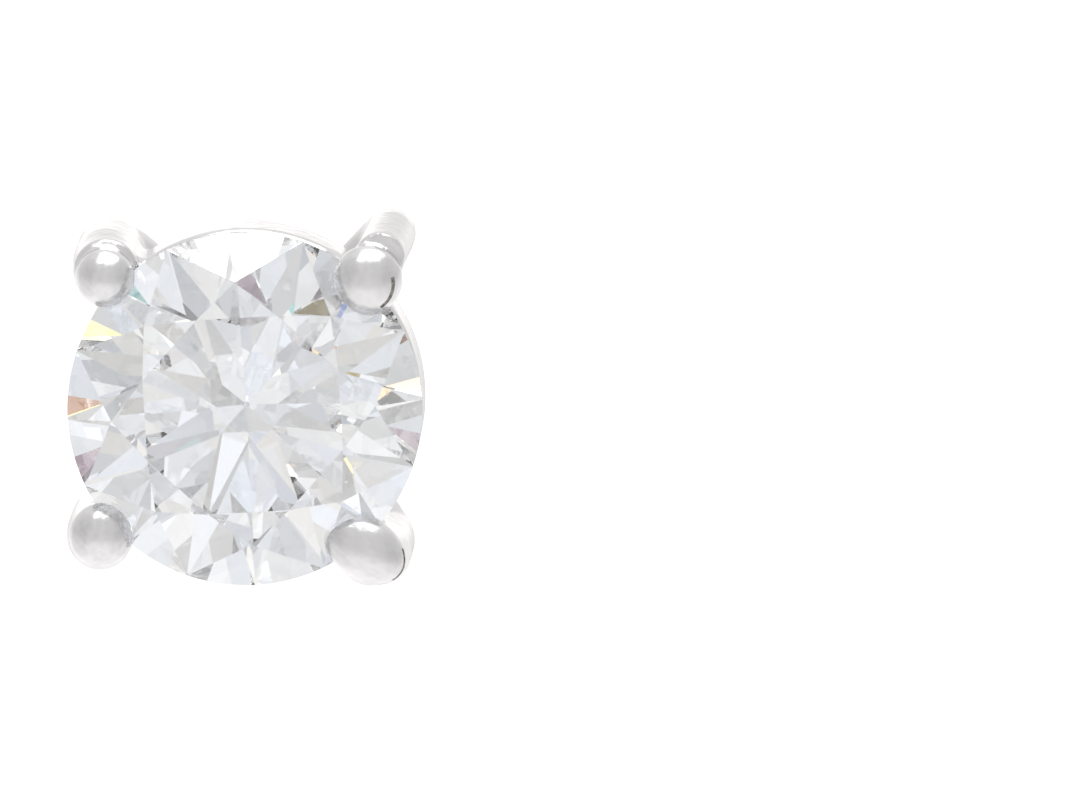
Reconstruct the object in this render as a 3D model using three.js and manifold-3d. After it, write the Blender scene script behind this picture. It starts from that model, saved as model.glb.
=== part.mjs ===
// A four-claw stud earring: a round brilliant-cut stone, a cast white gold setting whose four claws
// rise from a crossed base past a collar, and the straight post that goes through the ear.
//
// Millimetres, +Z up. Each piece is modelled on the stud's own axis: +Z towards the stone's table, +Y
// towards the top of the stud as it is worn, and zero at the back of the setting, which meets the ear.
// The finished stud is then laid on a table, on its two lower claws and the end of its post, facing -Y.

import * as THREE from "three";
import { ConvexGeometry } from "three/addons/geometries/ConvexGeometry.js";
import { mergeVertices } from "three/addons/utils/BufferGeometryUtils.js";
import Module from "manifold-3d";

const wasm = await Module();
wasm.setup();

// Sizes of the stone
const stoneDiameter = 5;
const girdleThickness = 0.15;
const tableDiameter = 2.98; // across opposite corners
const culetDiameter = 0.08;
const crownAngle = degrees(34);
const pavilionAngle = degrees(41);
const starReach = 0.43; // share of the way from the table's edge to the girdle
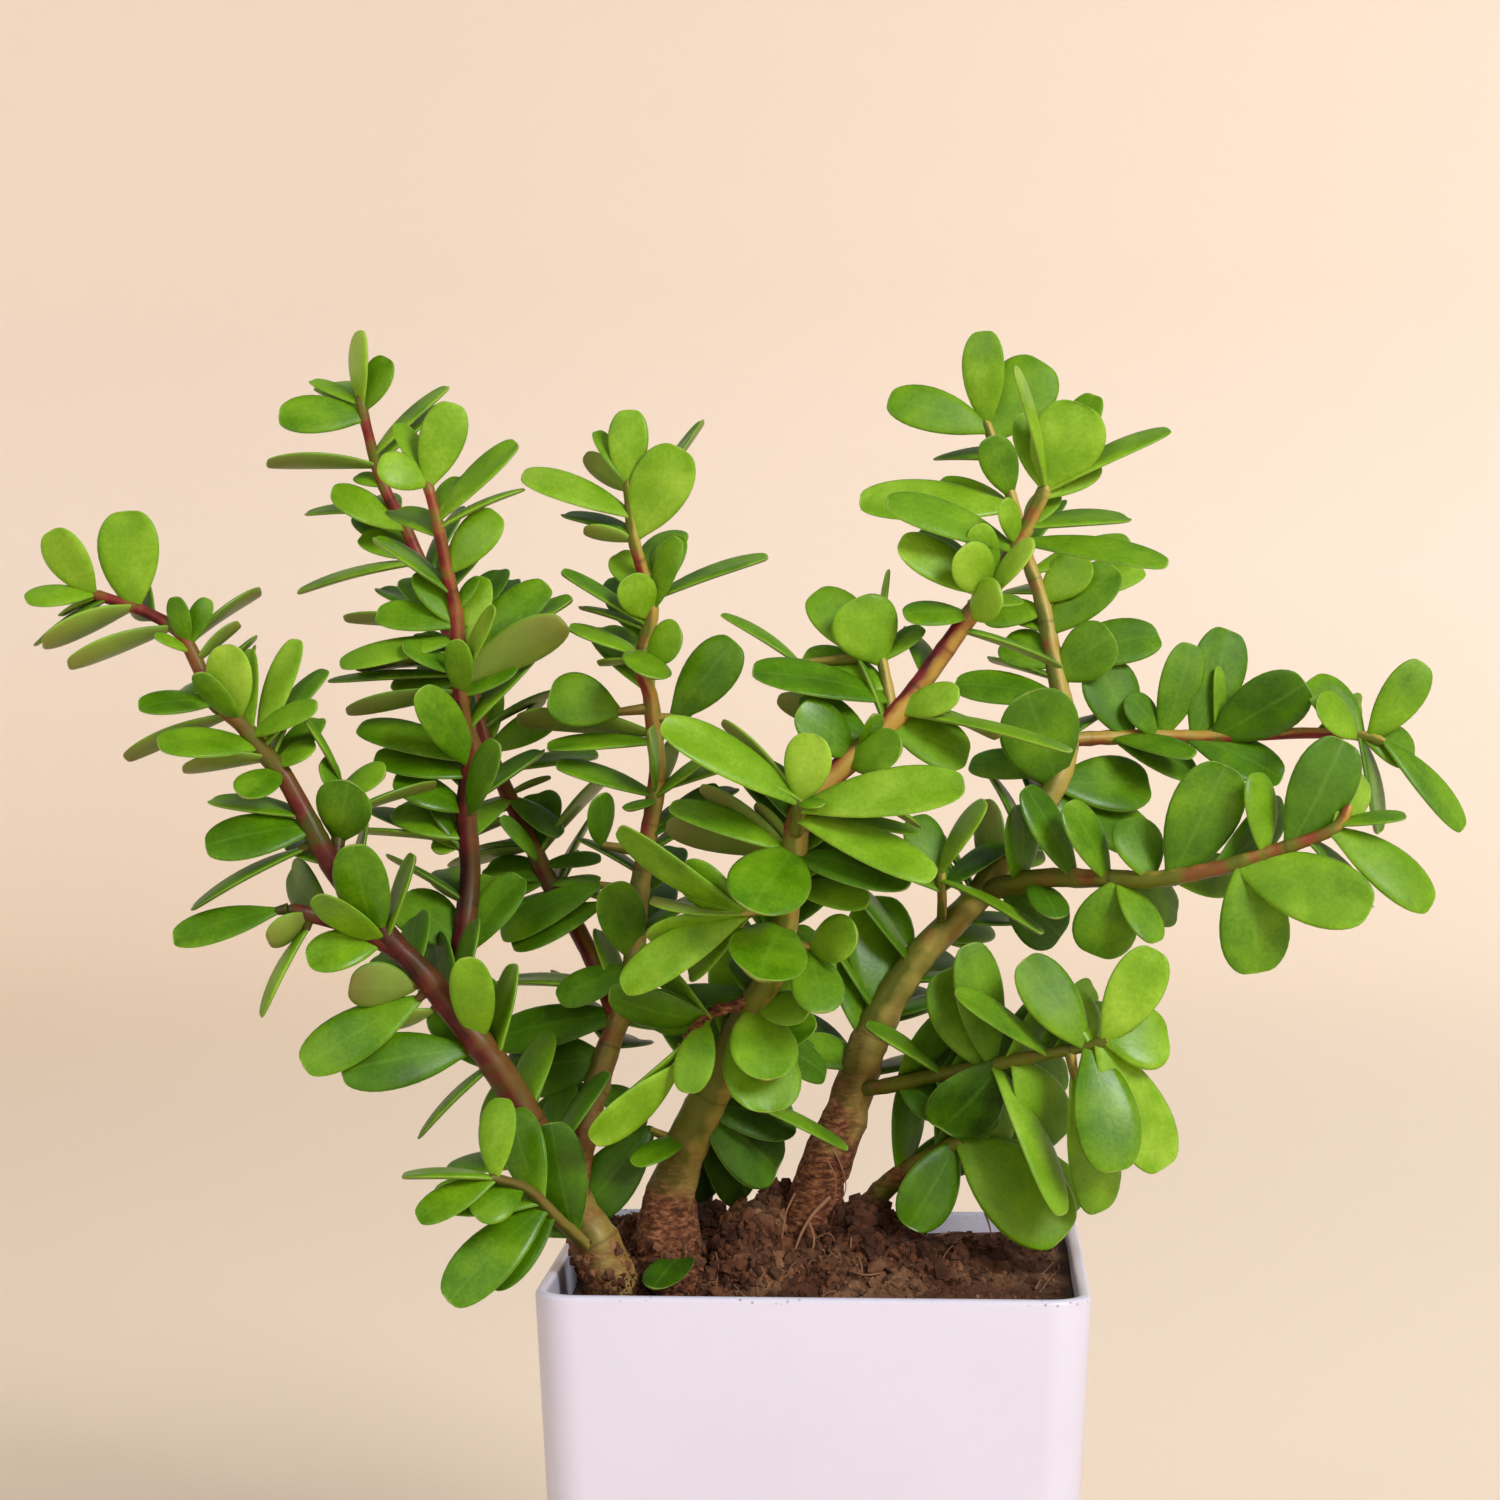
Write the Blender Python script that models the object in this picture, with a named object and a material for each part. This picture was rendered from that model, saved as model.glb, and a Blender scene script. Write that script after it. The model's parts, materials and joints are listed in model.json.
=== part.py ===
"""A bushy succulent with fleshy paddle leaves, in soil, in a square moulded pot.

Sizes below are in millimetres, and MM turns them into Blender's metres where a mesh is made.
The origin is the centre of the pot's flat base, +Z up, and the pot's front wall faces -Y.
"""

import itertools
import math
import random

import bmesh
import bpy
from mathutils import Matrix, Vector
from mathutils.bvhtree import BVHTree

MM = 0.001
GAP = 0.3

# Pot: a four inch square pot, with walls that lean in a little towards its foot.
POT_RIM_WIDTH = 100.0
POT_FOOT_WIDTH = 90.0
POT_HEIGHT = 100.0
POT_CORNER = 8.0
POT_WALL = 2.3
POT_FLOOR = 2.5
POT_FOOT_BEVEL = 1.2
POT_LIP_ROUND = 0.7
POT_CORNER_STEPS = 5

# Soil: level a few millimetres under the rim, higher on the right, with a mound round the stems.
SOIL_LEVEL = 94.0
SOIL_TILT = 2.2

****

● **STATED EXERCISE**:
Output, from the data above, the lines from the line with "Write the Blender Python" to the line with "square moulded pot." exactly as they stand, both ends included and nothing else.

● **FINAL RESULT**:
Write the Blender Python script that models the object in this picture, with a named object and a material for each part. This picture was rendered from that model, saved as model.glb, and a Blender scene script. Write that script after it. The model's parts, materials and joints are listed in model.json.
=== part.py ===
"""A bushy succulent with fleshy paddle leaves, in soil, in a square moulded pot.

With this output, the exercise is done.